Nowhere is the divide between digital hardware and analog wetware clearer, perhaps, than in the visual system. Take a photo with your digital camera, and the image that comes through the lens is divided up into millions of pixels, essentially a bit with a location and a color attached. The idea is to reproduce a flat image consistently and at a resolution that tricks the eye into not seeing individual pixels.

The human camera, on the other hand, works quite differently. First, it doesn't have a constant resolution across your entire field of vision. It is very high res in the center, and very low res heading out into the periphery. There is even a small blind spot located at one point. The eye makes up for these inconsistencies by constantly making tiny movements to 'capture' more of the image in front of it. During each movement the eye is also blind. There is no flat image here. The 'picture' you see of the world is a composite, one that is being constantly updated in real time.

The way vision is processed in the brain takes us still farther afield from the digital camera. The brain has no interest in producing a 'photograph'. Who would look at it? Instead it sends the visual input to several different parts of the brain to extract many different pieces of specific information: is anything threatening coming towards me? What are the important objects in my field of vision? Is anything moving or changing? Do I recognize anything interesting? Is there a car, an animal, a person? and even, Do I see any familiar faces?

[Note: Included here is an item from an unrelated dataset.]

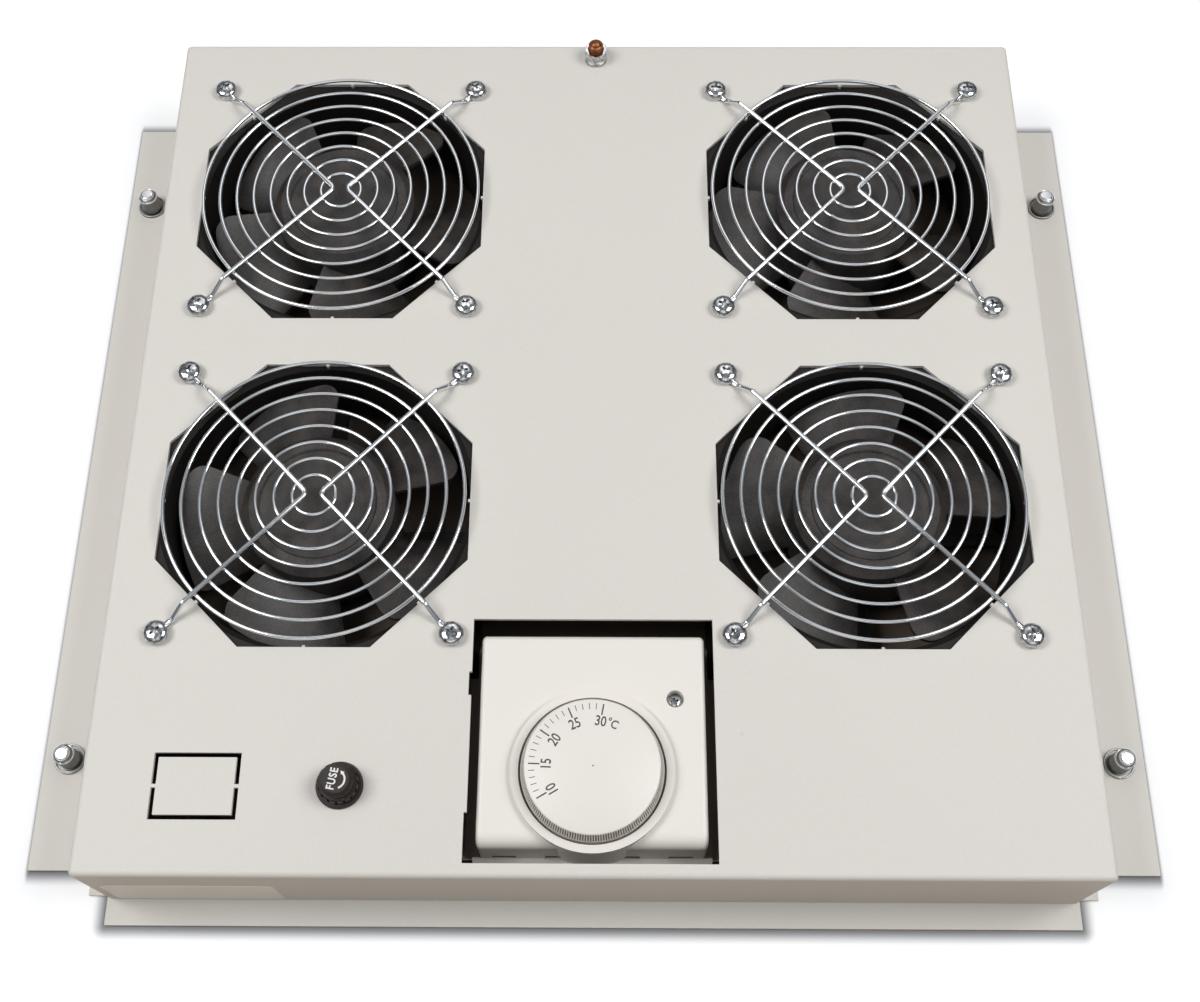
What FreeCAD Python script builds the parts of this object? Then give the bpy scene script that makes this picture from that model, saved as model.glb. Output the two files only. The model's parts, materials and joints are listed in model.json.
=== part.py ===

One of the interesting things about the sub-systems of the brain is that where a digital computer is generalized to 'do anything' they are extremely specific. There is indeed a whole visual sub-system that deals with face recognition, and damage to it can result in face blindness, for example.

There are dozens of fascinating vignettes about the brain in Mind Hacks, and I can't even begin to cover all of them, but let me end with one small example: the attention system.

The brain seems to have two ways of counting - normal, number-incrementing counting, which is slow. And a separate system which is able to count small numbers virtually instantaneously. Usually the number has to be less than five.

That's a bit odd, isn't it? Why should we be able to instantaneously tell that there are four objects in front of us, but have to do extra thinking should we add a fifth? Well, the theory is that our 'attention system', the part of our brain that lets us focus our mental resources on certain things, can track up to four objects at a time. So counting up to four is already handled by this special object tracking system, but if you have more than five objects you have to shunt the counting over to another, non-specialized system.

This attention tracking system is actually pretty sophisticated. You can 'keep an eye' on about four moving objects in your field of view - simultaneously. The objects can even be temporarily obscured or surrounded by other, similar objects and you will not easily lose track of them. This focus comes at a cost, though: an intense focus on these objects may make you 'blind' to other, very obvious things that are also in your field of view, like, in one famous example, a man in a gorilla suit in the middle of a basketball game.

While I highly recommend V.S. Ramachandran's Phantoms in the Brain for those interested in how we're wired, Mind Hacks might make a good foundational book to tackle first. While it doesn't probe quite as deeply into the oddities of human concsciousness as Ramachandran's book does, it does give an excellent job of laying out what we know about how our brain perceives the world around us.

It definitely does not do so digitally.